Definition of execrate in US English:



[with object]
  • 1Feel or express great loathing for.

    ‘they were execrated as dangerous and corrupt’
    • ‘Those who murdered tourists in Egypt were widely execrated and not just because they threatened to ruin the tourist industry.’
    • ‘Clemency to the recently execrated terrorists marked the Convention's response to the Vendémiaire crisis, both in the build-up to the insurrection and in its aftermath.’
    • ‘There, Alexander is to be execrated because he conquered foreign peoples and overthrew an ancient empire.’
    • ‘But it transformed the professor of comparative literature at Columbia into a very public intellectual, adored or execrated with equal intensity by many millions of readers.’
    • ‘The Cure are the personification of the not-quite and the not-yet: not quite execrated but never really respected; not punk veterans but not yet generic Goff.’
    • ‘Her immigration policy is supported by most Australians, execrated though it be by our politically correct ABC.’
    • ‘I found that I didn't much miss Ireland as such, and in fact in many ways I execrated it.’
    • ‘Didn't Trotsky execrate those who claimed to believe there was nothing to choose between democracy and fascism?’
    • ‘George is certainly mocked, but he is not execrated as a vile foreigner and un-British despot, as he had been by satirists and cartoonists in the 1760s and 1770s, when he was widely despised.’
    • ‘That was fortunate for Concord; after March 7, when the great orator endorsed the Fugitive Slave Law, Webster was execrated by many of his one-time worshipers.’

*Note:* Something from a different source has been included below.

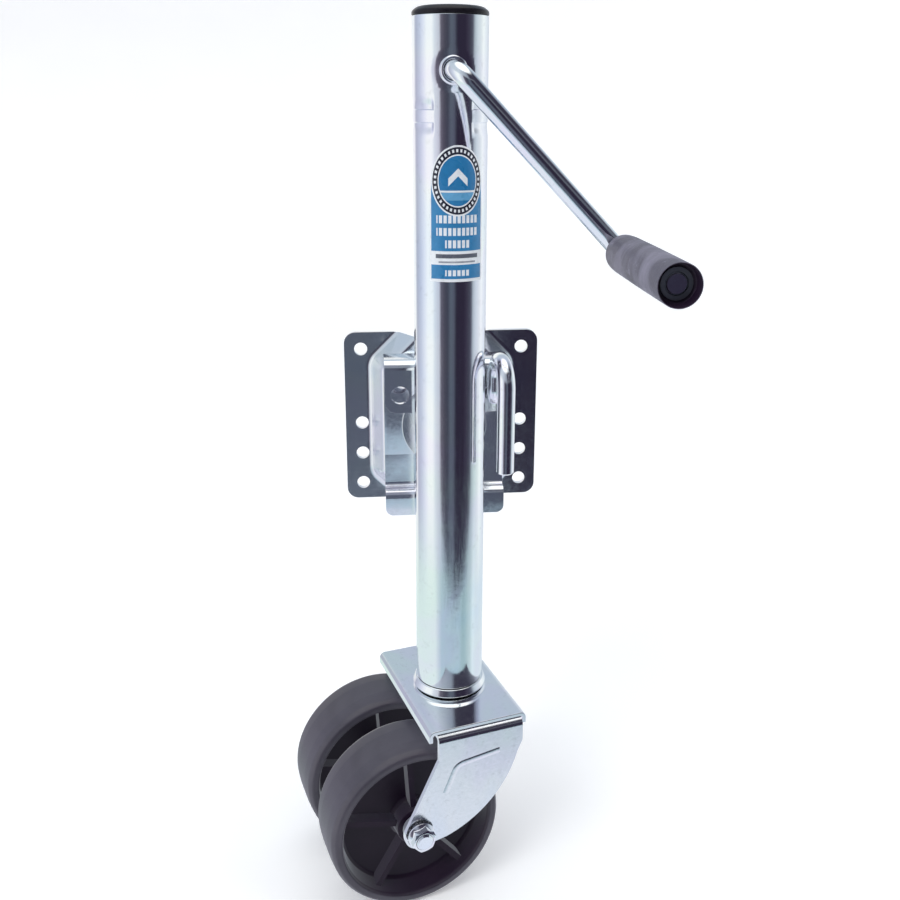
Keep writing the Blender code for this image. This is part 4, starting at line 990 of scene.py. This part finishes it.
def build_swivel_ring(mats):
    low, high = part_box("swivel_ring")
    foot, top, outer = low[2] - 1.4 * MM, high[2], high[0]
    wide, narrow, step = 24.4 * MM, 22.4 * MM, foot + 1.7 * MM
    profile = [(wide, foot), (outer - 1.5 * MM, foot), (outer, foot + 1.6 * MM),
               (outer - 0.4 * MM, foot + 3 * MM), (26.4 * MM, top), (narrow, top),
               (narrow, step), (wide, step)]
    bm = soft_turned(profile, in_mm(0.3, 1.2, 1.2, 1.0, 0.8, 0.3, 0.1, 0.1), 96, 5)
    piece("foot_ring", bm, mats["zinc"], "slide", ("swivel_ring",), LEG)


def build_inner_tube(mats):
    low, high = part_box("inner_tube")
    outer = (high[0] - low[0]) / 2
    bm = soft_turned(ring(outer - 3 * MM, outer, low[2], high[2]), 0.5 * MM, 96)
    piece("slide_tube", bm, mats["zinc"], "slide", ("inner_tube",), LEG)


KINGPIN_HOLE = 8.3 * MM


def build_cover(mats):
    thick = 3.0 * MM
    half_u = 60.5 * MM
    side = 38.5 * MM - thick / 2
    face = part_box("cover_plate")[1][2]
    top = face - thick / 2
    foot = face - 9 * MM
    path = rounded([(-side, 0, foot), (-side, 0, top), (side, 0, top), (side, 0, foot)], 3 * MM, 8)
    bm = sheet(path, Vector((0, 1, 0)), thick, -half_u, half_u)
    tools = pins([(0, 0)], KINGPIN_HOLE, face - 8 * MM, face + 4 * MM, "Z")
    piece("caster_cover", carved(bm, tools), mats["cover"], "caster", ("cover_plate",), CASTER, edge=0.5 * MM)


YOKE_WALL = 3.5 * MM
YOKE_HALF = 63.5 * MM


def yoke_outline(top):
    """The legs' outline as seen along the axle."""
    back, front = -32 * MM, 34.6 * MM
    outline = [(back, top), (back, -219 * MM)]
    outline += arc((AXLE_V, AXLE_Z - 1 * MM), 12 * MM, radians(165), radians(300), 24)
    outline += arc((-52.8 * MM, -202.8 * MM), 86.4 * MM, radians(-72), radians(-16), 24)
    return outline + [(front, -217 * MM), (front, top)]


def yoke_bead(side):
    """A pressed line on a leg: a flattened round bar, most of it inside the sheet."""
    corners = [in_mm(-27, 0, -247), in_mm(-18, 0, -225.5), in_mm(16, 0, -221)]
    bead = swept([Vector((p.x, 0, p.z)) for p in rounded(corners, 9 * MM, 10)], 4.6 * MM, 48)
    bmesh.ops.transform(bead, matrix=Matrix.Diagonal((1, 0.4, 1, 1)), verts=bead.verts)
    bmesh.ops.translate(bead, vec=(0, side * (63.5 - 1.6) * MM, 0), verts=bead.verts)
    return bead


def build_yoke(mats):
    wall = YOKE_HALF - YOKE_WALL / 2
    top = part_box("caster_yoke")[1][2] - YOKE_WALL / 2
    foot = AXLE_Z - 20 * MM
    path = rounded([(0, -wall, foot), (0, -wall, top), (0, wall, top), (0, wall, foot)], 3.8 * MM, 10)
    bm = sheet(path, Vector((1, 0, 0)), YOKE_WALL, -75 * MM, 50 * MM)
    reach = 80 * MM
    bm = carved(bm, [prism(yoke_outline(top + 4 * MM), -reach, reach, "Y")], "INTERSECT")
    tools = pins([(AXLE_V, AXLE_Z)], 6.6 * MM, -reach, reach)
    tools += pins([(0, 0)], KINGPIN_HOLE, top - 8 * MM, top + 4 * MM, "Z")
    bm = carved(carved(bm, tools), [yoke_bead(side) for side in (-1, 1)], "UNION")
    piece("caster_fork", bm, mats["pressed"], "caster", ("caster_yoke",), CASTER, sharp=11)


# Half of a wheel's section in mm: radius, place along the axle and the corner's radius
RIM = ((65.9, 9, 20), (65.2, 19.25, 6), (62.6, 23.15, 2.6), (57.6, 23.25, 0.8), (56.4, 20.75, 1.5),
       (54.6, 8.5, 1.5), (52.5, 6.6, 1.5), (17.5, 6, 1.5), (15.2, 8.5, 1.5), (14.6, 20.05, 0.8),
       (8.4, 20.05, 0.5))


def rib(number):
    """One of a wheel's five ribs."""
    turn = radians(94.0 + 72 * number)
    low, high, half = in_mm(13.5, 55.6, 2.2)
    outline = [(low, -half), (high, -half), (high, half), (low, half)]
    outline = [(x * cos(turn) - y * sin(turn), x * sin(turn) + y * cos(turn)) for x, y in outline]
    return prism(outline, -16.5 * MM, 16.5 * MM)


def build_wheels(mats):
    section = [in_mm(*point) for point in RIM]
    section += [(radius, -along, corner) for radius, along, corner in reversed(section)]
    for end, side in (("near", 1), ("far", -1)):
        bm = soft_turned([point[:2] for point in section], [point[2] for point in section], 112, 4)
        bm = carved(bm, [rib(number) for number in range(5)], "UNION")
        at = AXLE @ Matrix.Translation((0, 0, side * 34.95 * MM))
        wheel = piece(f"tyre_{end}", bm, mats["wheel"], f"{end}_wheel", (f"wheel_{end}",), at,
                      sharp=30, edge=0.4 * MM)
        wheel.visible_glossy = False


LEG_FACE = 63.8 * MM
BOLT_TIP = 75.0 * MM


def build_star_washer(mats):
    outline = []
    teeth = 10
    for i in range(teeth):
        for share, radius in ((-0.3, 8.4), (-0.16, 10.8), (0.16, 10.8), (0.3, 8.4)):
            angle = 2 * pi * i / teeth + share * 2 * pi / teeth
            outline.append((radius * MM * cos(angle), radius * MM * sin(angle)))
    hole = pins([(0, 0)], RUN_R, LEG_FACE - MM, LEG_FACE + 3 * MM, "Z")
    bm = carved(prism(outline, LEG_FACE, LEG_FACE + 1.2 * MM), hole)
    piece("star_washer", bm, mats["steel"], "caster", ("tooth_washer",), AXLE, edge=0.15 * MM)


def build_flange_nut(mats):
    """A hexagon with domed corners on a round flange."""
    start = LEG_FACE + 1.5 * MM
    stop = BOLT_TIP - 1.5 * MM
    rim, shoulder = 10.3 * MM, start + 3.0 * MM
    flange = soft_turned([(RUN_R, start), (rim, start), (rim, start + 1.4 * MM), (8.2 * MM, shoulder),
                          (RUN_R, shoulder)], 0.3 * MM, 64)
    corner = 16 * MM / 2 / cos(pi / 6)
    hexagon = prism(circle(corner, 6, radians(14)), start + 1.2 * MM, stop)
    wide = 12 * MM
    dome = turned([(0, start), (wide, start), (wide, stop - 2.4 * MM), (corner - 1.4 * MM, stop),
                   (0, stop)], 64)
    hexagon = carved(hexagon, [dome], "INTERSECT")
    hexagon = carved(hexagon, pins([(0, 0)], RUN_R, LEG_FACE, BOLT_TIP + 5 * MM, "Z"))
    piece("flange_nut", carved(hexagon, [flange], "UNION"), mats["bright"], "caster", ("axle_nut",), AXLE,
          edge=0.25 * MM)


# ---- stage

# The studio's colours by azimuth in degrees: 0 is straight ahead of the object, positive to its right
PALE = ((-180, 1, 1, 1), (-145, 1, 1, 1), (-131, 0.47, 0.49, 0.6), (-109, 0.6, 0.64, 0.77),
        (-93, 0.8, 0.83, 0.93), (-79, 0.98, 1, 1), (-62, 0.98, 1, 1), (-54, 0.75, 0.8, 0.86),
        (-43, 0.62, 0.64, 0.72), (60, 0.34, 0.4, 0.45), (72, 0.4, 0.46, 0.52), (84, 0.62, 0.7, 0.76),
        (98, 0.74, 0.8, 0.84), (113, 0.95, 1, 1), (133, 0.8, 0.86, 0.92), (165, 0.62, 0.68, 0.75),
        (180, 1, 1, 1))
DARK = ((-40, 0.24, 0.23, 0.28), (-36, 0.2, 0.18, 0.23), (-32, 0.13, 0.12, 0.16), (-22, 0.075, 0.072, 0.1),
        (-12, 0.055, 0.058, 0.085), (-2, 0.105, 0.125, 0.165), (8, 0.09, 0.1, 0.14),
        (14, 0.035, 0.034, 0.055), (18, 0.027, 0.022, 0.042), (40, 0.027, 0.022, 0.042),
        (49, 0.042, 0.036, 0.062), (60, 0.06, 0.062, 0.09), (72, 0.14, 0.15, 0.2))
FLOOR = ((-130, 0.76, 0.87, 0.87), (-54, 0.76, 0.87, 0.87), (-43, 0.6, 0.7, 0.77), (-32, 0.44, 0.58, 0.67),
         (28, 0.44, 0.58, 0.67), (39, 0.37, 0.52, 0.57), (49, 0.37, 0.52, 0.57), (60, 0.46, 0.6, 0.64),
         (72, 0.56, 0.69, 0.73), (84, 0.75, 0.87, 0.92), (98, 0.72, 0.81, 0.87), (133, 0.72, 0.81, 0.87))
UPPER = ((-180, 0.5, 0.58, 0.68), (-60, 0.62, 0.68, 0.76), (0, 0.3, 0.33, 0.4), (14, 0.05, 0.046, 0.07),
         (90, 0.04, 0.036, 0.06), (112, 0.3, 0.34, 0.42), (140, 0.5, 0.58, 0.68), (180, 0.5, 0.58, 0.68))


def dark_wall(g, azimuth, elevation):
    """1 inside the rounded outline of the dark wall behind the camera, 0 outside it."""
    beside = g.minus(azimuth, 13.0)
    beside = g.math("DIVIDE", beside, g.mapped(beside, 50.0, 58.0, -10.0, 10.0))
    under = g.math("DIVIDE", g.math("MINIMUM", g.plus(elevation, 20.0), 0.0), 7.4)
    beyond = g.plus(g.times(beside, beside), g.times(under, under))
    return g.ramp(g.times(beyond, 0.5), [(0.43, 1.0), (0.54, 0.0)])


def add_world():
    """Studio surround: pale all round, a dark wall behind the camera, a pale floor and a bright ceiling."""
    world = bpy.data.worlds.new("studio")
    bpy.context.scene.world = world
    g = Graph("studio", world)
    x, y, z = g.separate()
    azimuth = g.times(g.math("ARCTAN2", x, g.times(y, -1.0)), 180 / pi)
    elevation = g.times(g.math("ARCTAN2", z, g.length(x, y)), 180 / pi)
    share = g.plus(g.math("DIVIDE", azimuth, 360.0), 0.5)
    pale, dark, floor, upper = (
        g.ramp(share, [((angle + 180) / 360, tuple(colour)) for angle, *colour in stops])
        for stops in (PALE, DARK, FLOOR, UPPER))

    def passed(full, start, end):
        """0 up to one share of a full elevation, 1 from another on."""
        return g.ramp(g.math("DIVIDE", elevation, full), [(start, 0.0), (end, 1.0)])

    overhead = passed(90.0, 0.2, 0.33)
    colour = g.mixed(passed(-60.0, 0.36, 0.46), pale, floor)
    colour = g.mixed(passed(-60.0, 0.54, 0.6), colour, (0.8, 0.83, 0.93))
    colour = g.mixed(overhead, colour, upper)
    colour = g.mixed(g.times(dark_wall(g, azimuth, elevation), g.minus(1.0, overhead)), colour, dark)
    colour = g.mixed(passed(90.0, 0.58, 0.72), colour, (1.4, 1.4, 1.4))
    g.link(colour, "Color")
    g.set(Strength=1.0)


def area_light(name, place, power):
    """A soft square light aimed at the leg."""
    data = bpy.data.lights.new(name, "AREA")
    data.shape = "RECTANGLE"
    data.size, data.size_y = 1.2, 1.2
    data.energy = power
    obj = scene_object(name, data)
    obj.location = place
    obj.rotation_euler = (Vector((0, -0.1, 0)) - obj.location).to_track_quat("-Z", "Y").to_euler()
    obj.visible_glossy = False


def paper(name, near, far):
    """Pale paper with a little light of its own, more of it far out."""
    g = Graph(name)
    x, y, _ = g.separate()
    g.link(g.ramp(g.noise(3.0, 2.0), [(0.3, 0.9), (0.7, 0.93)]), "Base Color")
    g.link(g.mapped(g.length(x, y), near, far, 0.3, 4.0), "Emission Strength")
    g.set(Roughness=0.9, Emission_Color=(1.0, 1.0, 1.0, 1.0))
    return g.mat


def add_floor():
    """A pale paper floor and, far out, a pale curved backdrop that lets the studio's light through."""
    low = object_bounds()[0][2] - 0.2 * MM
    reach, curve, height = 4.0, 3.0, 9.0
    bm = turned([(0, low), (reach, low)], 96)
    rim = [(reach + x, low + z) for x, z in arc((0, curve), curve, radians(-90), 0.0, 24)]
    rim.append((reach + curve, low + height))
    wall = bmesh.new()
    join(wall, [[wall.verts.new((x, y, z)) for x, y in circle(r, 96)] for r, z in rim])
    for name, shape, near, far in (("floor", bm, 0.2, 0.4), ("backdrop", wall, 0.4, 0.46)):
        obj = loose_object(name, shape)
        obj.data.shade_smooth()
        obj.data.materials.append(paper(f"{name}_paper", near, far))
        obj.visible_glossy = False
        if name == "backdrop":
            obj.visible_diffuse = False
            obj.visible_shadow = False


def add_camera():
    """Looks slightly down and to the right of straight on."""
    yaw, pitch, roll = radians(5.67), radians(16.11), radians(0.27)
    ahead = Vector((sin(yaw) * cos(pitch), cos(yaw) * cos(pitch), -sin(pitch)))
    level = Vector((cos(yaw), -sin(yaw), 0))
    upright = level.cross(ahead)
    right = level * cos(roll) + upright * sin(roll)
    up = upright * cos(roll) - level * sin(roll)
    data = bpy.data.cameras.new("camera")
    data.sensor_width = 36.0
    data.lens = 40.76
    data.shift_x = -0.0116
    data.shift_y = -0.0609
    data.clip_end = 100.0
    camera = scene_object("camera", data)
    turn = Matrix((right, up, -ahead)).transposed().to_4x4()
    place = in_mm(-62.28, -785.7, 242.8)
    camera.matrix_world = Matrix.Translation(place) @ turn
    bpy.context.scene.camera = camera


def finish_frame_nodes(mats):
    """Materials for the CAD nodes that stay as they are."""
    finish = {"dark_steel": "steel", "zinc_steel": "bright", "plate_zinc": "plate", "spring_steel": "spring",
              "bronze": "bronze", "cap_plastic": "cap", "grip_vinyl": "grip", "wheel_plastic": "wheel",
              "bush_plastic": "bush", "label_film": "cap"}
    slots = {part["node"]: part["material_slot"] for part in frame["record"]["subparts"]}
    for name, obj in frame["nodes"].items():
        obj.data.materials.clear()
        obj.data.materials.append(mats[finish[slots[name]]])


def main():
    bpy.context.scene.view_settings.view_transform = "Standard"
    mats = main_materials()
    add_camera()
    add_world()
    add_floor()
    finish_frame_nodes(mats)
    for build in (build_tube, build_cap, build_bushings, build_label, build_plate, build_pivot,
                  build_bracket, build_saddle, build_pull_pin, build_crank, build_grip, build_swivel_ring,
                  build_inner_tube, build_cover, build_yoke, build_wheels, build_star_washer,
                  build_flange_nut):
        build(mats)
    area_light("key", (-1.4, -1.6, 1.9), 26)
    area_light("fill", (1.8, -0.9, 1.2), 12)


main()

    • ‘Just because he remained so steadfast in an execrated cause, entry into the acceptance world seems to have acquired all the more value.’
    • ‘Unionists would praise the prescience of the men of 1707, Jacobites and nationalists would execrate them, but in itself such a union was probably no more momentous than its architects were moral.’

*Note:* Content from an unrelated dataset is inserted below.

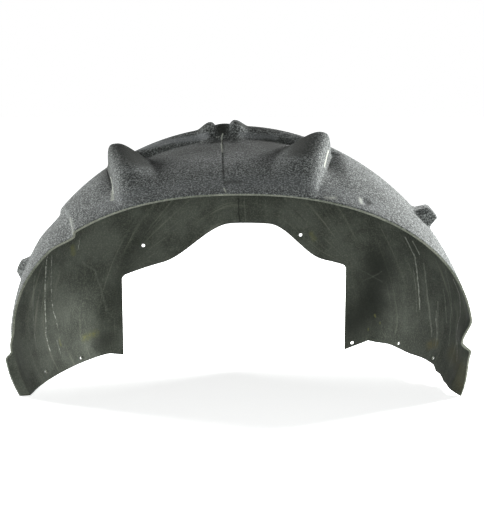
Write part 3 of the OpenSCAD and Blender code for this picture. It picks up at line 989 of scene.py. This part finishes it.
@dataclass
class Liner:
    """The finished sheet, as one closed mesh with a material for each kind of surface."""

    form: PressedSheet
    finishes: tuple[FeltFinish, ...]
    holes: list[tuple[Place, Place, float]]
    marks: tuple[Dent | Crease, ...]
    rim_steps: int = 2
    uv_size: Pair = (1.3, 0.5)
    hole_sides: int = 40
    punch_length: float = 0.016

    def skin(self) -> Skin:
        """Presses the marks into the form.

        Returns:
            The sheet's middle layer.
        """
        u, v = np.meshgrid(*self.form.spacing(), indexing="ij")
        grid = self.form.skin(u + self.form.lean(u, v), v)
        push = sum(mark.lift(grid) for mark in self.marks)
        grid = grid + push[..., None] * outward(grid)
        return Skin(grid, outward(grid), self.form.origin)

    def faces(self, n: int, m: int) -> tuple[Array, Array]:
        """Lays faces over layers of points, and closes them round the rim.

        Args:
            n: the number of strips of points in a layer.
            m: the number of rows.

        Returns:
            The four corners of each face, and its kind of surface.
        """
        index = np.arange(n * m).reshape(n, m)
        a, b, c, d = index[:-1, :-1], index[1:, :-1], index[1:, 1:], index[:-1, 1:]
        quads = np.stack([a, b, c, d], axis=-1).reshape(-1, 4)
        faces = [quads, quads[:, ::-1] + self.rim_steps * n * m]
        kinds = [np.full(len(quads), Face.OUTER.value), np.full(len(quads), Face.INNER.value)]
        loop = np.concatenate([index[:, 0], index[-1, 1:], index[-2::-1, -1], index[0, -2:0:-1]])
        for step in range(self.rim_steps):
            here, nxt = loop + step * n * m, loop + (step + 1) * n * m
            faces.append(np.stack([here, nxt, np.roll(nxt, -1), np.roll(here, -1)], axis=-1))
            kinds.append(np.full(len(loop), Face.CUT.value))
        return np.concatenate(faces), np.concatenate(kinds).astype(np.int32)

    def lay_uvs(self, mesh: bpy.types.Mesh, used: Array) -> None:
        """Gives the mesh a UV map that runs round the arch and across the sheet.

        Args:
            mesh: the sheet before it is pierced.
            used: which points of the layers the mesh has.
        """
        us, vs = self.form.spacing()
        across = np.meshgrid(us * self.uv_size[0], vs * self.uv_size[1], indexing="ij")
        laid = np.tile(np.stack(across, axis=-1).reshape(-1, 2), (self.rim_steps + 1, 1))
        corners = np.empty(len(mesh.loops), np.int32)
        mesh.loops.foreach_get("vertex_index", corners)
        flat = laid[used][corners].astype(np.float32).ravel()
        mesh.uv_layers.new(name=UV_NAME).uv.foreach_set("vector", flat)

    def build(self) -> bpy.types.Object:
        """Makes the mesh, dresses it and pierces it.

        Returns:
            The finished piece.
        """
        skin = self.skin()
        out = skin.normals * self.form.felt / 2
        outer, inner = ((skin.points + way * out - skin.origin) * MM for way in (1, -1))
        layers = [outer, *(blend(outer, inner, step / self.rim_steps)
                           for step in range(1, self.rim_steps)), inner]
        points = np.concatenate([layer.reshape(-1, 3) for layer in layers])
        faces, kinds = self.faces(*outer.shape[:2])
        used = np.unique(faces)
        place = np.zeros(len(points), int)
        place[used] = np.arange(len(used))
        mesh = bpy.data.meshes.new("felt_sheet")
        mesh.from_pydata(points[used].tolist(), [], place[faces].tolist())
        for finish in self.finishes:
            mesh.materials.append(finish.material(skin))
        mesh.polygons.foreach_set("material_index", kinds)
        mesh.polygons.foreach_set("use_smooth", np.ones(len(kinds), bool))
        self.lay_uvs(mesh, used)
        mesh.validate()
        mesh.update()
        piece = bpy.data.objects.new("felt_liner", mesh)
        bpy.context.collection.objects.link(piece)
        self.pierce(piece)
        return piece

    def pierce(self, piece: bpy.types.Object) -> None:
        """Cuts the clip holes out of the sheet.

        Args:
            piece: the sheet, whose mesh is replaced.
        """
        for k, (at, axis, radius) in enumerate(self.holes):
            bpy.ops.mesh.primitive_cylinder_add(vertices=self.hole_sides, radius=radius,
                                                depth=self.punch_length, location=at)
            punch = bpy.context.object
            punch.rotation_mode = "QUATERNION"
            punch.rotation_quaternion = Vector(axis).to_track_quat("Z", "Y")
            punch.data.materials.clear()
            for slot in piece.data.materials:
                punch.data.materials.append(slot)
            for face in punch.data.polygons:
                face.material_index = Face.CUT.value
            cut = piece.modifiers.new(f"pierce_{k}", "BOOLEAN")
            cut.operation, cut.solver, cut.object = "DIFFERENCE", "MANIFOLD", punch
            bpy.context.view_layer.update()
            seen = piece.evaluated_get(bpy.context.evaluated_depsgraph_get())
            mesh = bpy.data.meshes.new_from_object(seen)
            piece.modifiers.remove(cut)
            old, piece.data = piece.data, mesh
            bpy.data.meshes.remove(old)
            bpy.data.objects.remove(punch)


@dataclass(frozen=True)
class Lamp:
    """One soft square lamp that faces a point, in metres and watts."""

    name: str
    at: Place
    power: float
    size: float
    aim: Place = (0, 0, 0.3)

    def hang(self) -> None:
        """Adds the lamp to the scene."""
        light = bpy.data.lights.new(self.name, "AREA")
        light.shape, light.size, light.energy = "SQUARE", self.size, self.power
        lamp = bpy.data.objects.new(self.name, light)
        lamp.location = self.at
        way = Vector(self.aim) - Vector(self.at)
        lamp.rotation_euler = way.to_track_quat("-Z", "Y").to_euler()
        bpy.context.collection.objects.link(lamp)


@dataclass(frozen=True)
class Studio:
    """Floor, lamps, world and camera, in metres."""

    eye: Place = (0.005124, -2.000681, 0.600899)
    pitch: float = 10.7876
    lens: float = 73.48
    sensor: float = 36
    lamps: tuple[Lamp, ...] = (Lamp("left_lamp", (-1.3, 0.45, 0.7), 42, 0.5),
                               Lamp("right_lamp", (1.35, 0.6, 0.75), 92, 0.5),
                               Lamp("front_lamp", (0.3, -2.6, 0.15), 92, 1.6))
    ambient: float = 0.2
    white: tuple[float, ...] = (1, 1, 1, 1)
    floor_size: float = 14
    floor_cuts: int = 8
    floor_at: Place = (0, 2, 0)
    floor_colour: Colour = (0.88, 0.9, 0.89)
    floor_roughness: float = 0.8
    glow_reach: Pair = (0.4, 1.1)
    glow: Pair = (0.66, 1.0)

    def build(self) -> None:
        """Sets up everything round the liner."""
        self.floor()
        for lamp in self.lamps:
            lamp.hang()
        self.world()
        self.camera()
        bpy.context.scene.view_settings.view_transform = "Standard"

    def world(self) -> None:
        """Fills the room with plain light, and shows white behind the liner."""
        world = bpy.data.worlds.new("room")
        bpy.context.scene.world = world
        world.use_nodes = True
        board = NodeBoard(world.node_tree)
        seen = board.put("ShaderNodeLightPath").outputs["Is Camera Ray"]
        ambient = world.node_tree.nodes["Background"]
        ambient.inputs[0].default_value = self.white
        ambient.inputs[1].default_value = self.ambient
        white = board.put("ShaderNodeBackground", {0: self.white, 1: 1.0})
        mixed = board.put("ShaderNodeMixShader", {0: seen, 1: ambient.outputs[0],
                                                  2: white.outputs[0]})
        world.node_tree.links.new(mixed.outputs[0],
                                  world.node_tree.nodes["World Output"].inputs[0])

    def floor(self) -> None:
        """Lays a wide pale floor under the liner, which only the camera sees glow."""
        bpy.ops.mesh.primitive_grid_add(x_subdivisions=self.floor_cuts, size=self.floor_size,
                                        y_subdivisions=self.floor_cuts, location=self.floor_at)
        floor = bpy.context.object
        floor.name = "floor"
        material = bpy.data.materials.new("floor")
        material.use_nodes = True
        board = NodeBoard(material.node_tree)
        shader = material.node_tree.nodes["Principled BSDF"]
        shader.inputs["Base Color"].default_value = (*self.floor_colour, 1)
        shader.inputs["Roughness"].default_value = self.floor_roughness
        shader.inputs["Emission Color"].default_value = self.white
        at = board.put("ShaderNodeTexCoord").outputs["Object"]
        away = board.vector("LENGTH", board.vector("ADD", at, self.floor_at), out="Value")
        seen = board.put("ShaderNodeLightPath").outputs["Is Camera Ray"]
        glow = board.maths("MULTIPLY", board.ramp(away, *self.glow_reach, self.glow), seen)
        material.node_tree.links.new(glow, shader.inputs["Emission Strength"])
        floor.data.materials.append(material)

    def camera(self) -> None:
        """Places the camera where the photograph was taken from."""
        data = bpy.data.cameras.new("camera")
        data.lens, data.sensor_height, data.sensor_fit = self.lens, self.sensor, "VERTICAL"
        camera = bpy.data.objects.new("camera", data)
        camera.location = self.eye
        camera.rotation_euler = (math.radians(90 - self.pitch), 0, 0)
        bpy.context.collection.objects.link(camera)
        bpy.context.scene.camera = camera


def bores(record: dict) -> list[tuple[Place, Place, float]]:
    """Gives the place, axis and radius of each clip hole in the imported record."""
    return [(tuple(m["pos_m"]), tuple(m["axis"]), m["dims"]["r_mm"] * MM)
            for m in record["mounts"] if m["kind"] == "bore"]


def origin_of(form: PressedSheet, hole: Place) -> Array:
    """Finds the frame's origin in the form, from the hole left of the cut-out.

    Args:
        form: the sheet in its drawing frame.
        hole: that hole's place in the frame, in metres.

    Returns:
        The origin in the form's millimetres.
    """
    x = np.array(WALL_HOLE_X)
    return np.array([x, form.wall_y(x), form.cut.height(x) + WALL_HOLE_RISE]) - np.array(hole) / MM


def main() -> None:
    """Builds the liner and the studio round it."""
    logging.basicConfig(level=logging.INFO)
    holes = bores(frame["record"])
    form = PressedSheet()
    form.origin = origin_of(form, holes[0][0])
    liner = Liner(form, (OUTER_FELT, INNER_FELT, CUT_FELT), holes, MARKS).build()
    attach(liner, BODY)
    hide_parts(NODE)
    LOG.info("liner: %d faces", len(liner.data.polygons))
    Studio().build()


if __name__ == "__main__":
    main()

    • ‘Such memoirs are naturally far removed from the poverty-riven atmosphere and harsh realities say of the recently widely acclaimed, and execrated, Angela's Ashes.’
    • ‘Those who disagreed with his theories were execrated and removed from their posts, sometimes with the help of the NKVD.’
    revile, denounce, decry, condemn, vilify
    View synonyms
    1. 1.1archaic no object Curse; swear.
      • ‘She execrated, her expression wild and vengeful.’


Mid 16th century: from Latin exsecrat- ‘cursed’, from the verb exsecrari, based on sacrare ‘dedicate’ (from sacer ‘sacred’).